• _What is required_: Restate word for word the lines of the data below, from the first through the one that has "return [((sewn_edge - angle)".

• _Supplied material_:

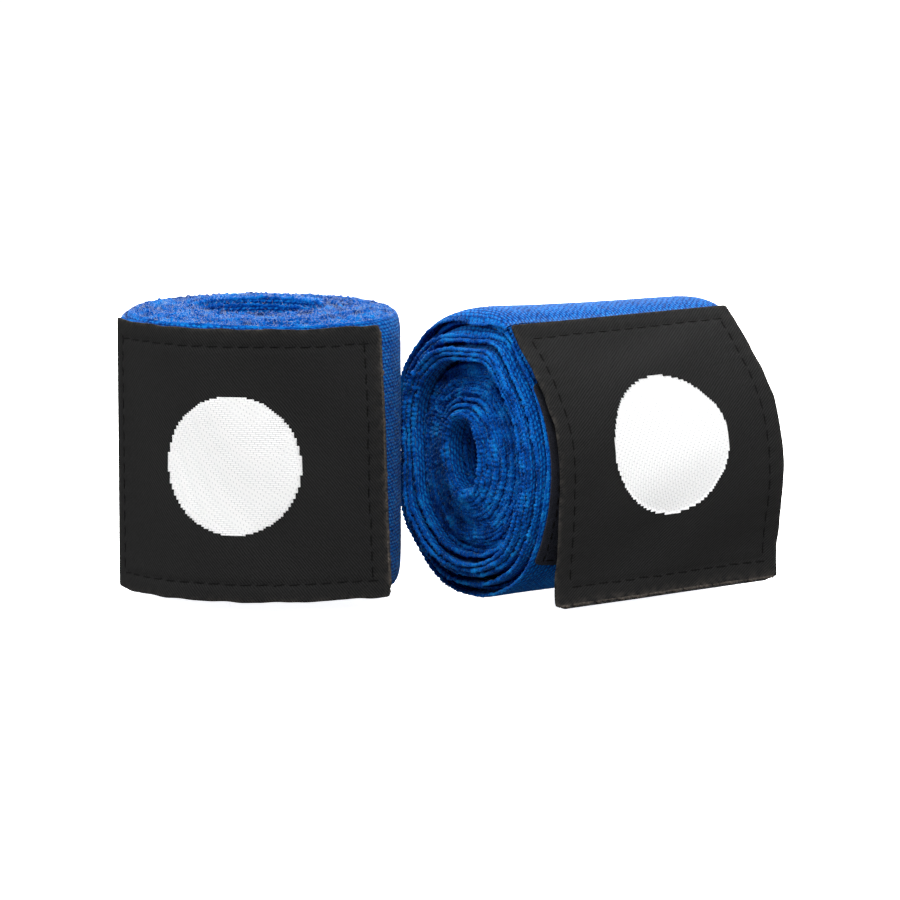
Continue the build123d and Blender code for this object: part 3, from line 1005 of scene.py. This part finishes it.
def standing_wrap():
    turn = math.radians(195)
    front = [(0, -0.1), (11, -0.2), (22, -0.6), (33, -1.1), (45, -1.7), (57, -2.0), (69, -2.0)]
    front += [(80, -1.9), (92, -1.5), (104, -1.0), (115, -0.5), (130, 0.0), (150, 0.35), (180, 0.45)]
    front += [(210, 0.35), (270, 0.0)]
    still = round_profile([(0, 0.0)])
    wrap = Wrap(
        side="left",
        outward=(math.cos(turn), math.sin(turn), 0),
        seed=100,
        pitches=even_pitches(101),
        outline=round_profile(front, 5),
        flare=still,
        taper=still,
        lip=round_profile([(0, 1.2)]),
        far_lip=1.1,
        core=((0.0, 0.0), 0.3, 75),
    )
    wrap.tape_shift = 0.0
    near = [(0, 0.9), (1, 0.6), (30, 0.6)]
    far = [(0, -0.9), (1, -0.4), (2, 0.0), (8, 0.3), (17, 0.3), (18.2, -2.8), (23, -3.3), (26, -5.0)]
    wrap.edges = make_edges(wrap, near, far, 0.16)
    low_edge = [(0, 0), (6, 19), (12, 33), (20, 50), (28, 64), (36, 79), (42, 90), (46, 95), (57, 97)]
    high_edge = [(0, 0), (6, 19), (12, 33), (20, 50), (28, 64), (36, 79), (42, 91), (47, 100), (57, 106)]
    tab = Tab(57.2, 1.4, (0, LABEL_INSIDE), low_edge, (0, LABEL_INSIDE), high_edge, 120)
    return wrap, tab


def lying_wrap():
    axis = -np.array(peel_joint("right")["axis"], float)
    across = np.cross(axis, (0, 0, 1))
    sewn_edge = 73  # degrees above the horizontal
    turn = math.radians(sewn_edge)
    outward = across * math.cos(turn) + np.array([0, 0, math.sin(turn)])

    def past_edge(pairs):
        return [((sewn_edge - angle) % 360, value) for angle, value in pairs]

    body = [(-90, 0.3), (-60, -0.6), (-45, -1.3), (-30, -2.2), (-10, -2.8), (20, -2.9), (40, -2.85)]
    body += [(55, -2.6), (63, -1.9), (68, -1.1), (73, 0.0), (80, 0.2), (120, 0.3), (150, 0.5)]
    body += [(180, 0.0), (210, 0.9), (240, 0.6), (255, 0.3)]
    flare = [(-75, 0.0), (-60, -0.3), (-45, -1.0), (-30, -1.5), (-10, -1.6), (20, -1.5), (45, -1.2)]
    flare += [(60, -0.6), (70, 0.0), (80, 0.3), (97, 0.2), (110, 0.4), (117, 0.5), (126, 0.9), (133, 1.2)]
    flare += [(141, 1.8), (148, 2.6), (156, 3.3), (165, 2.8), (172, 2.3), (187, 1.6), (196, 2.4), (201, 3.5)]
    flare += [(207, 4.6), (213, 4.9), (220, 3.9), (228, 3.9), (236, 4.0), (248, 3.4), (258, 2.0), (270, 0.8)]
    cone = [(60, 0.0), (75, 0.8), (86, 1.2), (96, 1.35), (104, 1.5), (112, 1.8), (122, 2.2), (133, 1.9)]
    cone += [(145, 1.1), (160, 0.4), (180, 0.0), (270, 0.0)]
    rolled = [(60, 0.0), (71, 0.4), (75, 1.0), (80, 1.8), (86, 2.5), (91, 3.0), (96, 3.1), (100, 2.9)]
    rolled += [(110, 2.6), (115, 2.2), (122, 1.9), (126, 1.8), (133, 1.5), (141, 1.2), (160, 1.2)]
    rolled += [(245, 1.2), (262, 0.7), (275, 0.3), (300, 0.0)]
    loose = (1.3, 1.2, 0.8, 1.7, 0.85, 0.95, 1.5)
    wrap = Wrap(
        side="right",
        outward=outward,
        seed=200,
        pitches=even_pitches(201, loose),
        outline=round_profile(past_edge(body), 4),
        flare=round_profile(past_edge(flare), 4),
        taper=round_profile(past_edge(cone), 5),
        lip=round_profile(past_edge(rolled), 3),
        far_lip=1.0,
        core=((1.5, -0.5), 0.55, 73),
    )
    wrap.tape_shift = 1.4
    near = [(0, 0.3), (0.85, 0.3), (1.1, 1.5), (1.9, 1.4), (2.1, -1.0), (3.7, -1.5), (4.1, -2.5)]
    near += [(5.9, -3.0), (6.2, -2.6), (7.2, 0.5), (9, 0.3), (14, -0.9), (20, -2.9), (23, -4.0)]
    near += [(23.6, -3.6), (24.2, -0.5), (26, 1.5)]
    far = [(0, 0.0), (3, 0.1), (10, -0.9), (26, -2.2)]
    wrap.edges = make_edges(wrap, near, far, 0.2)
    near_edge = [(0, 38), (2.5, 34), (6, 25), (9.5, 24), (13, 32), (17, 41), (21, 47), (24.5, 58), (28, 69)]
    near_edge += [(31, 74), (36, 77), (42, 79), (48, 79), (52, 73), (57, 60)]
    far_edge = [(0, 22), (4, 22), (8, 26), (13, 30), (17, 36), (21, 45), (25, 50), (28, 60), (31.5, 68)]
    far_edge += [(35, 75), (39, 81), (43, 84), (47, 83.5), (50, 76), (53, 70), (57, 66)]
    tab = Tab(53.7, -0.6, (1.0, 26.1), near_edge, (-1.9, 25.75), far_edge, 220)
    return wrap, tab


def build(wrap, tab):
    """Every piece of one wrap."""
    cloth = band(wrap)
    selvedge(wrap, False)
    selvedge(wrap, True)
    face = label(wrap, tab)
    label_stitches(wrap, tab)
    badge(wrap, tab)
    folded = hem(wrap, tab)
    hooks = hook_tape(wrap, tab)
    cut_end(wrap, tab)
    pile = loop_tape(wrap)
    thumb_loop(wrap)
    end_lint(wrap, False, NEAR_LINT)
    end_lint(wrap, True, FAR_LINT[wrap.side])
    side_lint(wrap, SIDE_LINT)


standing, standing_tab = standing_wrap()
lying, lying_tab = lying_wrap()
build(standing, standing_tab)
build(lying, lying_tab)


# --- studio
def sky(level, high, low):
    """A world that is brightest overhead, and softer at and below the horizon."""
    world = bpy.data.worlds.new("studio")
    world.use_nodes = True
    tree = world.node_tree
    split = tree.nodes.new("ShaderNodeSeparateXYZ")
    tree.links.new(tree.nodes.new("ShaderNodeTexCoord").outputs["Generated"], split.inputs[0])
    ramp = tree.nodes.new("ShaderNodeMapRange")
    ramp.interpolation_type = "SMOOTHSTEP"
    for name, value in (("From Min", -0.2), ("From Max", 1.0), ("To Min", level), ("To Max", high)):
        ramp.inputs[name].default_value = value
    tree.links.new(split.outputs[2], ramp.inputs["Value"])
    below = tree.nodes.new("ShaderNodeMapRange")
    below.interpolation_type = "SMOOTHSTEP"
    for name, value in (("From Min", -0.1), ("From Max", -0.9), ("To Min", 0.0), ("To Max", low)):
        below.inputs[name].default_value = value
    tree.links.new(split.outputs[2], below.inputs["Value"])
    total = tree.nodes.new("ShaderNodeMath")
    tree.links.new(ramp.outputs[0], total.inputs[0])
    tree.links.new(below.outputs[0], total.inputs[1])
    tree.links.new(total.outputs[0], tree.nodes["Background"].inputs["Strength"])
    bpy.context.scene.world = world


def studio():
    floor_faces = [grid_faces(9, 9)]
    side = np.linspace(-6, 6, 9)
    x, y = np.meshgrid(side, side, indexing="ij")
    points = np.stack([x, y, 0 * x + FLOOR_LEVEL], -1).reshape(-1, 3)
    floor = add_mesh("studio_floor", points, floor_faces, pale_floor())
    floor.visible_diffuse = False
    floor.visible_glossy = False
    floor.visible_shadow = False
    sky(0.14, 0.45, 0.5)
    for name, place, size, power in (
        ("back", (0.0, 0.8, 0.45), 0.9, 23.0),
        ("overhead", (0.0, 0.1, 0.8), 0.6, 3.0),
        ("front", (0.1, -0.75, 0.9), 0.6, 12.5),
        ("right", (0.9, -0.5, 0.35), 0.6, 6.0),
        ("left", (-0.9, -0.14, 0.3), 0.6, 8.0),
        ("below", (0.1, -0.6, -0.45), 0.6, 1.8),
    ):
        data = bpy.data.lights.new(name, "AREA")
        data.size = size
        data.energy = power
        lamp = bpy.data.objects.new(name, data)
        lamp.location = place
        lamp.rotation_mode = "QUATERNION"
        lamp.rotation_quaternion = Vector(place).to_track_quat("Z", "Y")
        bpy.context.scene.collection.objects.link(lamp)


def camera(base):
    """A long lens a little above the wraps."""
    elevation = math.radians(8.64)
    yaw = math.radians(-0.31)
    distance = 0.9332
    target = Vector((base[0] + 0.03425, base[1], 0.0243))
    back = Vector(
        (-math.sin(yaw) * math.cos(elevation), -math.cos(yaw) * math.cos(elevation), math.sin(elevation))
    )
    data = bpy.data.cameras.new("camera")
    data.lens = 205.3
    data.sensor_width = 36.0
    cam = bpy.data.objects.new("camera", data)
    cam.location = target + back * distance
    cam.rotation_mode = "QUATERNION"
    cam.rotation_quaternion = (-back).to_track_quat("-Z", "Y")
    bpy.context.scene.collection.objects.link(cam)
    bpy.context.scene.camera = cam


studio()
camera(standing.base)
bpy.context.scene.view_settings.view_transform = "Standard"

• _Response to the task_:
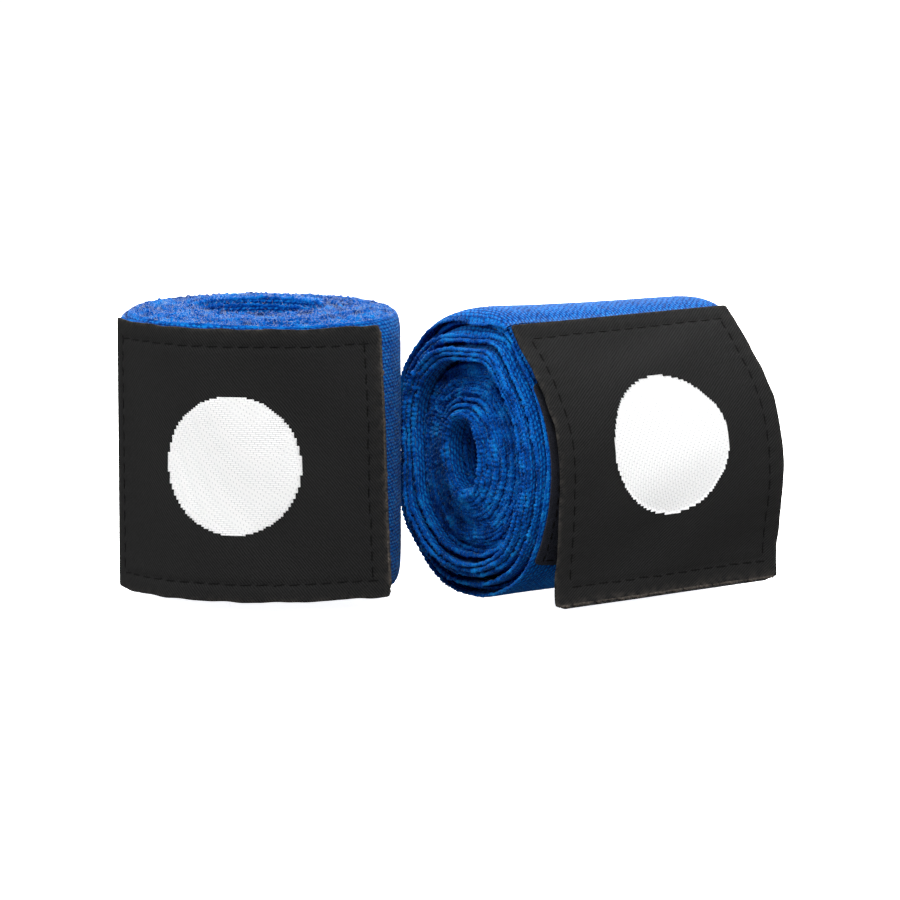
Continue the build123d and Blender code for this object: part 3, from line 1005 of scene.py. This part finishes it.
def standing_wrap():
    turn = math.radians(195)
    front = [(0, -0.1), (11, -0.2), (22, -0.6), (33, -1.1), (45, -1.7), (57, -2.0), (69, -2.0)]
    front += [(80, -1.9), (92, -1.5), (104, -1.0), (115, -0.5), (130, 0.0), (150, 0.35), (180, 0.45)]
    front += [(210, 0.35), (270, 0.0)]
    still = round_profile([(0, 0.0)])
    wrap = Wrap(
        side="left",
        outward=(math.cos(turn), math.sin(turn), 0),
        seed=100,
        pitches=even_pitches(101),
        outline=round_profile(front, 5),
        flare=still,
        taper=still,
        lip=round_profile([(0, 1.2)]),
        far_lip=1.1,
        core=((0.0, 0.0), 0.3, 75),
    )
    wrap.tape_shift = 0.0
    near = [(0, 0.9), (1, 0.6), (30, 0.6)]
    far = [(0, -0.9), (1, -0.4), (2, 0.0), (8, 0.3), (17, 0.3), (18.2, -2.8), (23, -3.3), (26, -5.0)]
    wrap.edges = make_edges(wrap, near, far, 0.16)
    low_edge = [(0, 0), (6, 19), (12, 33), (20, 50), (28, 64), (36, 79), (42, 90), (46, 95), (57, 97)]
    high_edge = [(0, 0), (6, 19), (12, 33), (20, 50), (28, 64), (36, 79), (42, 91), (47, 100), (57, 106)]
    tab = Tab(57.2, 1.4, (0, LABEL_INSIDE), low_edge, (0, LABEL_INSIDE), high_edge, 120)
    return wrap, tab


def lying_wrap():
    axis = -np.array(peel_joint("right")["axis"], float)
    across = np.cross(axis, (0, 0, 1))
    sewn_edge = 73  # degrees above the horizontal
    turn = math.radians(sewn_edge)
    outward = across * math.cos(turn) + np.array([0, 0, math.sin(turn)])

    def past_edge(pairs):
        return [((sewn_edge - angle) % 360, value) for angle, value in pairs]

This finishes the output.